• Exercise details: Write each line exactly as it stands, from the line containing "obj.data.transform(world)" through the end of the data.

• Data:
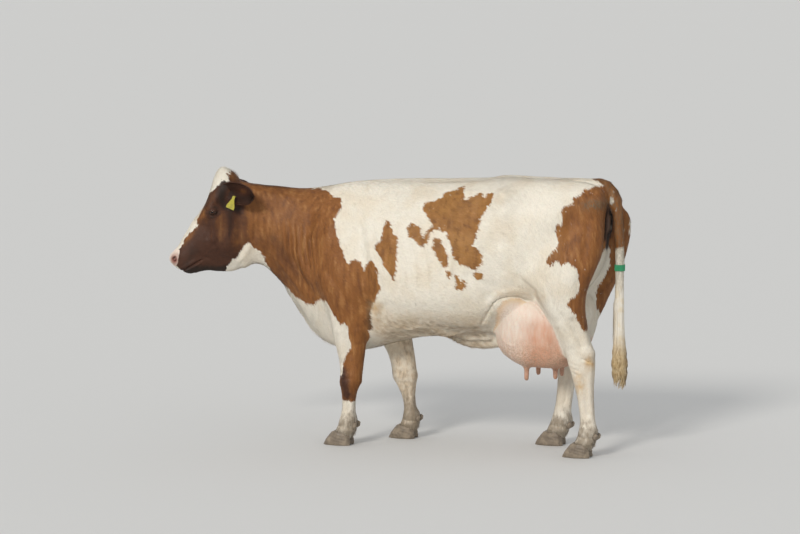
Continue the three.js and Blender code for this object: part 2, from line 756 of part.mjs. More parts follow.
function tailParts(grownFlesh) {
  const hanging = largest(tail().subtract(grownFlesh));
  const ring = tail(CLEAR + TAIL_BAND.thick).subtract(tail(CLEAR));
  return {
    tail: largest(hanging.intersect(level(SWITCH_TOP + GAP, FAR))),
    tail_switch: largest(hanging.intersect(level(0, SWITCH_TOP))),
    tail_band: largest(ring.intersect(level(TAIL_BAND.low, TAIL_BAND.high))),
  };
}

function footParts(grownFlesh) {
  const parts = {};
  for (const [name, limb] of Object.entries(LEGS)) {
    for (const [place, side] of [["outer", 1], ["inner", -1]]) {
      parts[`claw_${name}_${place}`] = largest(claw(limb, side).subtract(grownFlesh));
      parts[`dewclaw_${name}_${place}`] = largest(dewclaw(limb, side).subtract(grownFlesh));
    }
  }
  return parts;
}

function earParts(grownFlesh) {
  const parts = {};
  for (const [side, hand] of Object.entries(HANDS)) {
    parts[`ear_${side}`] = largest(ear(hand).subtract(grownFlesh).subtract(tagHole(hand)));
    parts[`ear_tag_${side}`] = earTag(hand);
    parts[`eye_${side}`] = eyeball(hand);
  }
  return parts;
}

// ---------------------------------------------------------------- the cow
const finish = (color, roughness) =>
  new THREE.MeshStandardMaterial({ color, roughness, metalness: 0 });
const FINISHES = {
  head: finish(0x5a3322, 0.8),
  neck: finish(0x8f5c38, 0.8),
  trunk: finish(0xe6ddcf, 0.8),
  leg: finish(0xe2d8c8, 0.8),
  udder: finish(0xdca690, 0.6),
  claw: finish(0x4a4036, 0.6),
  eye: finish(0x17100c, 0.1),
  tag: finish(0xc9bf3a, 0.4),
  band: finish(0x2c9c5c, 0.5),
  hair: finish(0xd8c49a, 0.8),
};
const finishOf = (name) => {
  const chosen = [
    [/^(head|ear_left|ear_right)$/, "head"],
    [/^neck$/, "neck"],
    [/claw/, "claw"],
    [/^(udder|teat)/, "udder"],
    [/^eye/, "eye"],
    [/tag/, "tag"],
    [/band/, "band"],
    [/switch/, "hair"],
    [/_(leg|shank|cannon)$/, "leg"],
  ].find(([pattern]) => pattern.test(name));
  return FINISHES[chosen ? chosen[1] : "trunk"];
};

const grownFlesh = flesh(CLEAR);
const parts = {
  ...partedFlesh(),
  ...udderParts(grownFlesh),
  ...tailParts(grownFlesh),
  ...footParts(grownFlesh),
  ...earParts(grownFlesh),
};

const cow = new THREE.Group();
for (const [name, solid] of Object.entries(parts)) {
  const mesh = new THREE.Mesh(geometryOf(solid), finishOf(name));
  mesh.name = name;
  cow.add(mesh);
}
// The origin lies under the middle of the whole animal.
const middle = new THREE.Box3().setFromObject(cow).getCenter(new THREE.Vector3());
cow.position.set(-middle.x, -middle.y, 0);

export default cow;
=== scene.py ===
"""A life-size red and white dairy cow, standing on a pale studio floor.

Metres, +Z up. The cow's own frame has its head towards -X and its left side at -Y; ORIGIN sets that
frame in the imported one. Everything is worked out in the cow's own frame and shifted when it is made.
"""

import math

import bmesh
import bpy
import numpy as np
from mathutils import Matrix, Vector
from mathutils.bvhtree import BVHTree


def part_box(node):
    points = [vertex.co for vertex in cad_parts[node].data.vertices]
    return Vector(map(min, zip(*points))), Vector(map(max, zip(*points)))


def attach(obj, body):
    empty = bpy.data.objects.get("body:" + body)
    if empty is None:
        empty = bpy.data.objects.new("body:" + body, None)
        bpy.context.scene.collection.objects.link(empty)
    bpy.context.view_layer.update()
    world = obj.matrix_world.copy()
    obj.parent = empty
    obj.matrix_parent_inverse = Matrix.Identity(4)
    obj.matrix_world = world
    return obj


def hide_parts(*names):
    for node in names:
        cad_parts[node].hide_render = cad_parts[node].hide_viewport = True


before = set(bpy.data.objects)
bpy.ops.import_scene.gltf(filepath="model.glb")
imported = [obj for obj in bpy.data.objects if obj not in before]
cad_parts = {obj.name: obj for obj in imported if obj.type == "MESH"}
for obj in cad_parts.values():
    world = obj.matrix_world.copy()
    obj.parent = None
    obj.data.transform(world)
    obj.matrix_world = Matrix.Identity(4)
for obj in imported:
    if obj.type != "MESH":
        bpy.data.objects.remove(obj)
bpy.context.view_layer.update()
RANDOM = np.random.default_rng(7)

# ---------------------------------------------------------------- the cow's own frame
BAND_X = 1.2827  # middle of the tail band
band_low, band_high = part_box("tail_band")
ORIGIN = np.array(((band_low.x + band_high.x) / 2 - BAND_X, 0.0, 0.0))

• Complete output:
    obj.data.transform(world)
    obj.matrix_world = Matrix.Identity(4)
for obj in imported:
    if obj.type != "MESH":
        bpy.data.objects.remove(obj)
bpy.context.view_layer.update()
RANDOM = np.random.default_rng(7)

# ---------------------------------------------------------------- the cow's own frame
BAND_X = 1.2827  # middle of the tail band
band_low, band_high = part_box("tail_band")
ORIGIN = np.array(((band_low.x + band_high.x) / 2 - BAND_X, 0.0, 0.0))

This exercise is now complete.